そしてその集団論は、より小さなレベルにおいても、つまり演劇における「俳優 – 演出 – 劇作」の関係性においても考えていかないといけない。演劇では「演出家の時代」とまで言われていたわけだが、たぶんもうそれが機能しなくなっている、ということを、「演出」が全面に出過ぎている演劇作品を見ながら思う。そして自分でガシガシ演出をする中でも、やはり限界に感じる。いま僕がもっとも面白い演劇だと思うのはオフィスマウンテンの山縣太一さんの作品なわけだが、彼の作品の何が良いって、作品の総体が彼の演出一本から出てきたものでないことが目の前のパフォーマンスからありありと見て取れるのが素晴らしいのだ。俳優の身体性が前景化している。さらに言うと、春から受けてきたダンサーの手塚直子さんのレクチャーで、彼女が民俗芸能のリサーチを行う中で「人と人の間から自然発生的に生まれるおどり、うた」に関心を持っていることを知ったのだが、あれも白眉な視点だと思う。そこで考えられているのは、強力な中心を持たない形での創作の在り方だ。

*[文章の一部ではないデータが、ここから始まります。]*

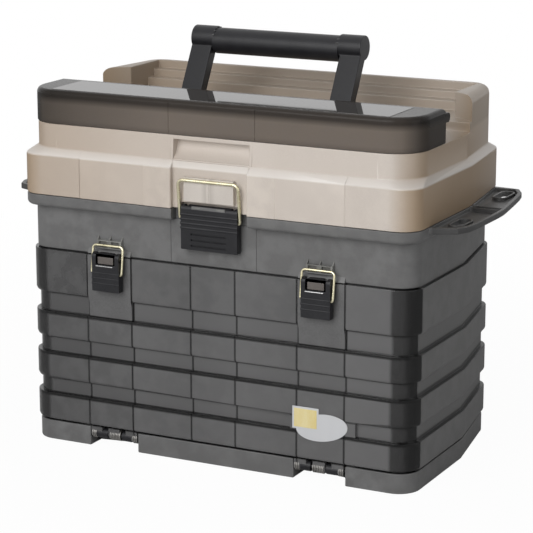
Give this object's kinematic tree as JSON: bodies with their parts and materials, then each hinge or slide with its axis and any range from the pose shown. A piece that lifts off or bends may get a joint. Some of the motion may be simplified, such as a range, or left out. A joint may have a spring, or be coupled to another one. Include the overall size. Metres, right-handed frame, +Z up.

つまり演出家をトップにおいたピラミッド型の創作ではなく、演出家が、劇作家(テキスト)が、そして俳優一人一人が、みな同じ地平から作品を作っていく必要があるのだ。ということを今日に限らず近頃ぼんやりと考えていたのだけど、昨日たまたまメイエルホリドの文章を読み返していたら同じことが書かれていて驚いた。

まあ、現代からしてみればメイエルホリドも「上に立ちすぎ」なんじゃないだろうかという気もするが、そこは時代が違うので並列関係のイメージも違うのだろう。きっと今にしても、みんな別にピラミッド型で創作を行なっているつもりはないのだ。しかし結果的にそうなってしまっている部分があるのだから、創作方法をラディカルに問い直していかなくてはならない。

とりあえず10月、亜人間都市の公演がある。それは「亜人間都市の公演」であって、僕がプロデュースする僕主導の公演ということになるのだけど、まあそれでも稽古場での俳優との関係性作りにおいていろいろと試せることはあるだろうから、「その先」をなんとなく見据えながら、模索していきたい。